Request: Extract exactly those lines that lie between the start of the material and the line with "the fleece of", including both boundary lines and no others.

**********

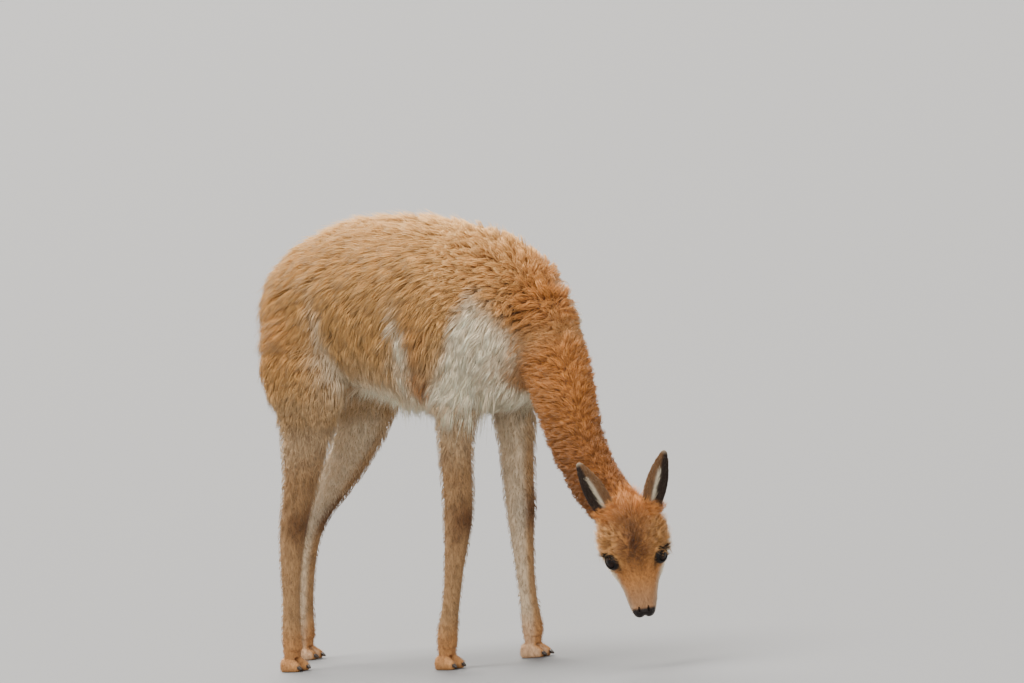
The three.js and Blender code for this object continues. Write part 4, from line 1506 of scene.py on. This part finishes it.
class VICUNA_OT_fleece(bpy.types.Operator):
    """Grows the fleece of trunk, neck, thighs and tail"""

    bl_idname = "vicuna.fleece"
    bl_label = "Fleece"

    def execute(self, context):
        lengths = context.scene.vicuna_lengths
        material = coat_material("vicuna fleece")
        back = FlatHair(lengths.fleece, width=2.1, rise=21, hang=0.1, clump=14, meet=0.36, density=7.15)
        curls = Hair(lengths.curls, width=2, rise=21, clump=12.5, meet=0.66, wave=3.5, density=9.2)
        curls.squash = 1.5
        # Dark painted shade at the roots, between the curls, and a painted highlight at the tips
        curls.shade = ((0.34, 0.26, 0.19), (0.78, 0.71, 0.64), (1, 1, 1), (1.2, 1.24, 1.26))
        neck = FlatHair(lengths.neck, width=1.4, rise=12, clump=8, meet=0.42, wave=2, density=14.6)
        neck.squash = 1.7
        # Painted shade at the roots of the neck's fleece and a painted highlight at the tips
        neck.shade = ((0.6, 0.5, 0.4), (0.92, 0.89, 0.85), (1.12, 1.14, 1.16))
        thigh = FlatHair(lengths.thigh, width=2.1, rise=15, clump=13, meet=0.36, density=7)
        tail = Hair(lengths.tail, width=2.6, rise=10, hang=0.9, density=6)
        grow("trunk_fleece", back, Places.flat_fleece, material, 11)
        grow("shoulder_fleece", curls, lambda at: at.trunk * at.curly(), material, 15)
        grow("neck_fleece", neck, lambda at: at.neck, material, 12, Places.neck_length)
        grow("thigh_fleece", thigh, lambda at: at.thigh, material, 13, Places.thigh_length)
        grow("tail_hair", tail, lambda at: at.tail, material, 14)
        return {"FINISHED"}


class VICUNA_OT_locks(bpy.types.Operator):
    """Grows the long locks of the chest, the belly and the fold of the flank"""

    bl_idname = "vicuna.locks"
    bl_label = "Long locks"

    def execute(self, context):
        length = context.scene.vicuna_lengths.fringe
        material = coat_material("vicuna locks")
        lock = Hair(length, width=2.4, rise=16, hang=0.6, clump=20, meet=0.35, density=4)
        # Light painted shade at the roots of the locks and a painted highlight at the tips
        lock.shade = ((0.82, 0.77, 0.7), (1.02, 0.99, 0.95), (1.12, 1.1, 1.08), (1.16, 1.16, 1.16))
        grow("chest_locks", lock, Places.fringe, material, 21, Places.fringe_length)
        return {"FINISHED"}


class VICUNA_OT_short_coat(bpy.types.Operator):
    """Grows the short hair of legs and feet"""

    bl_idname = "vicuna.short_coat"
    bl_label = "Short hair"

    def execute(self, context):
        length = context.scene.vicuna_lengths.leg
        material = coat_material("vicuna short hair")
        leg = ShortHair(length, width=1.3, rise=6.5, stray=0.18, density=4.9)
        foot = ShortHair(length * 0.42, width=0.9, rise=3, stray=0.22, density=8.6)
        # Painted shade at the roots of the feet's hair and a painted highlight at the tips
        foot.shade = ((0.6, 0.52, 0.44), (0.95, 0.92, 0.89), (1.14, 1.17, 1.2))
        grow("leg_hair", leg, Places.shank, material, 31, Places.leg_length)
        grow("foot_hair", foot, Places.foot, material, 32, Places.foot_length)
        return {"FINISHED"}


class VICUNA_OT_face_coat(bpy.types.Operator):
    """Grows the hair of the face and ears"""

    bl_idname = "vicuna.face_coat"
    bl_label = "Face and ears"

    def execute(self, context):
        length = context.scene.vicuna_lengths.face
        material = coat_material("vicuna face hair")
        short = ShortHair(length * 0.5, width=0.9, rise=2.2, density=13)
        fuzz = FlatHair(length, width=0.9, rise=12, clump=6.5, meet=0.35, wave=1, stray=0.3, density=21)
        # Dark painted shade at the roots of the forehead's fuzz and a painted highlight at the tips
        fuzz.shade = ((0.45, 0.38, 0.31), (0.9, 0.87, 0.84), (1.2, 1.24, 1.26))
        ear = ShortHair(length * 0.32, width=0.9, rise=1, density=18)
        inner = Hair(length * 0.9, width=0.6, rise=5, clump=5, meet=0.2, wave=0.5, density=14)
        # Painted shade at the roots of the ear's lining
        inner.shade = ((0.7, 0.7, 0.7), (0.9, 0.9, 0.9), (1, 1, 1), (1, 1, 1))
        poll = Hair(length * 1.6, width=1.2, rise=24, clump=9, meet=0.45, wave=2, stray=0.2, density=14)
        grow("face_hair", short, Places.short_face, material, 41, Places.face_length)
        grow("head_fuzz", fuzz, Places.fuzz, material, 44, Places.fuzz_length)
        grow("ear_hair", ear, Places.ear_back, material, 42)
        grow("ear_lining", inner, Places.ear_streak, material, 45)
        grow("poll_hair", poll, Places.poll, material, 43)
        grow_lashes(material, context.scene.vicuna_colours)
        return {"FINISHED"}


# Where the photograph's camera stands: what it looks at, and its axes to the right, up and back
CAMERA_TARGET = (422.6, 0, 635.2)
CAMERA_RIGHT = (0.68195, 0.72261, -0.11305)
CAMERA_UP = (0.03917, 0.11826, 0.99221)
CAMERA_BACK = (0.73035, -0.68106, 0.05234)
CAMERA_DISTANCE = 15000
# Focal length and width of the sensor, in millimetres
CAMERA_LENS = 268.9
CAMERA_SENSOR = 36
# Each light's name, where it comes from, how many degrees wide it is, its strength and its colour
LIGHTS = (
    ("ceiling light", (-0.35, -0.05, 1.0), 45, 8.5, (1, 0.97, 0.92)),
    ("rim light", (-0.75, 0.55, 0.5), 35, 4.5, (1, 0.96, 0.9)),
    ("front light", (0.6, -0.8, 0.25), 60, 2.7, (1, 0.97, 0.93)),
)
AIR_COLOUR = (0.86, 0.85, 0.84, 1)
AIR_STRENGTH = 0.9
FLOOR_COLOUR = (0.145, 0.146, 0.148, 1)
# Metres that the floor measures each way
FLOOR_SIZE = 4000


def soft_sun(name, source, softness, strength, colour):
    """Even light from one direction, softness degrees wide"""
    deselect()
    bpy.ops.object.light_add(type="SUN", rotation=Vector(source).to_track_quat("Z", "Y").to_euler())
    light = bpy.context.object
    light.name = name
    light.data.angle = math.radians(softness)
    light.data.energy = strength
    light.data.color = colour


def pale_floor():
    """Large square floor at the soles' height, which isn't part of the model"""
    deselect()
    bpy.ops.mesh.primitive_plane_add(size=FLOOR_SIZE)
    floor = bpy.context.object
    floor.name = "floor"
    material, _, _ = new_material("pale floor", Base_Color=FLOOR_COLOUR, Roughness=0.9)
    floor.data.materials.append(material)


def studio_air():
    """World of even, nearly white light"""
    world = bpy.data.worlds.new("studio air")
    world.use_nodes = True
    background = world.node_tree.nodes["Background"]
    background.inputs["Color"].default_value = AIR_COLOUR
    background.inputs["Strength"].default_value = AIR_STRENGTH
    return world


def photo_camera():
    """Camera that stands as the photograph's did"""
    bpy.ops.object.camera_add()
    camera = bpy.context.object
    camera.name = "camera"
    axes = Matrix((CAMERA_RIGHT, CAMERA_UP, CAMERA_BACK)).transposed().to_4x4()
    stand = BODY_FRAME @ (Vector(CAMERA_TARGET) + Vector(CAMERA_BACK) * CAMERA_DISTANCE)
    camera.matrix_world = Matrix.Translation(stand) @ axes
    camera.data.lens = CAMERA_LENS
    camera.data.sensor_width = CAMERA_SENSOR
    camera.data.clip_end = FLOOR_SIZE
    return camera


class VICUNA_OT_stage(bpy.types.Operator):
    """Sets the pale floor, the soft lights and the camera"""

    bl_idname = "vicuna.stage"
    bl_label = "Stage"

    def execute(self, context):
        pale_floor()
        for light in LIGHTS:
            soft_sun(*light)
        context.scene.world = studio_air()
        context.scene.camera = photo_camera()
        return {"FINISHED"}


class VICUNA_PT_panel(bpy.types.Panel):
    """Lists the steps and the settings in the sidebar"""

    bl_label = "Vicuna"
    bl_idname = "VICUNA_PT_panel"
    bl_space_type = "VIEW_3D"
    bl_region_type = "UI"
    bl_category = "Vicuna"

    def draw(self, context):
        for step in STEPS:
            self.layout.operator(step.bl_idname)
        for group in (context.scene.vicuna_skin, context.scene.vicuna_lengths, context.scene.vicuna_colours):
            box = self.layout.box()
            for name in group.bl_rna.properties.keys():
                if name not in ("rna_type", "name"):
                    box.prop(group, name)


GROUPS = {"vicuna_skin": SkinSizes, "vicuna_lengths": CoatLengths, "vicuna_colours": CoatColours}
STEPS = (
    VICUNA_OT_skin,
    VICUNA_OT_eyes,
    VICUNA_OT_nails,
    VICUNA_OT_fleece,
    VICUNA_OT_locks,
    VICUNA_OT_short_coat,
    VICUNA_OT_face_coat,
    VICUNA_OT_stage,
)


def register():
    for kind in (*GROUPS.values(), *STEPS, VICUNA_PT_panel):
        bpy.utils.register_class(kind)
    for name, group in GROUPS.items():
        setattr(bpy.types.Scene, name, bpy.props.PointerProperty(type=group))


def unregister():
    for name in GROUPS:
        delattr(bpy.types.Scene, name)
    for kind in (VICUNA_PT_panel, *reversed(STEPS), *reversed(GROUPS.values())):
        bpy.utils.unregister_class(kind)


def main():
    register()
    for step in STEPS:
        group, name = step.bl_idname.split(".")
        if getattr(getattr(bpy.ops, group), name)() != {"FINISHED"}:
            raise RuntimeError(f"{step.bl_label} didn't finish")


if __name__ == "__main__":
    main()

**********

Answer below:
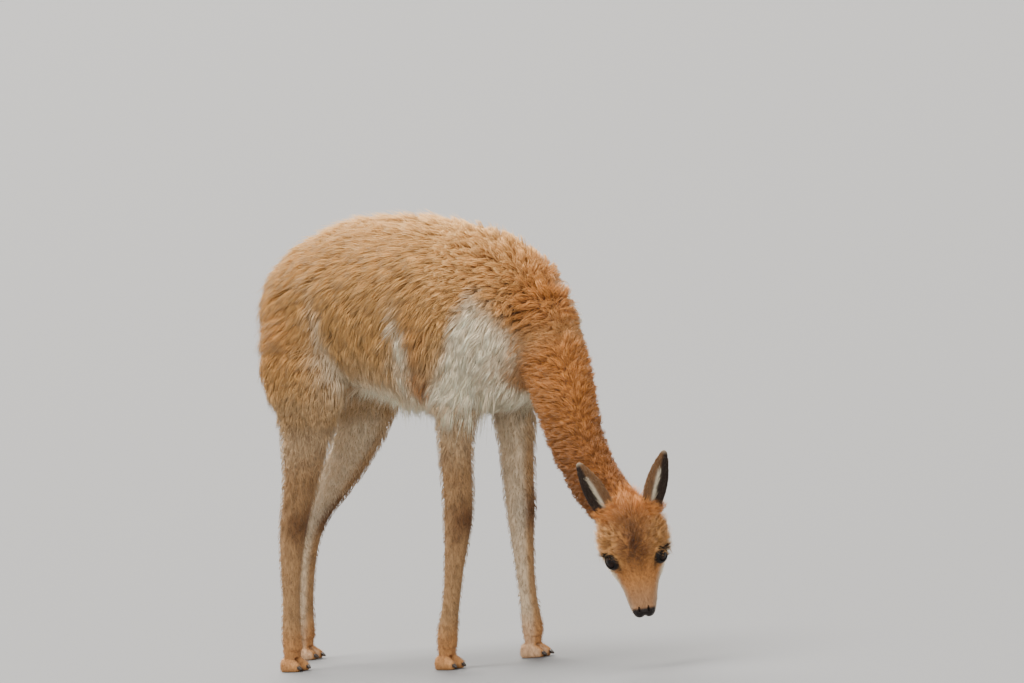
The three.js and Blender code for this object continues. Write part 4, from line 1506 of scene.py on. This part finishes it.
class VICUNA_OT_fleece(bpy.types.Operator):
    """Grows the fleece of trunk, neck, thighs and tail"""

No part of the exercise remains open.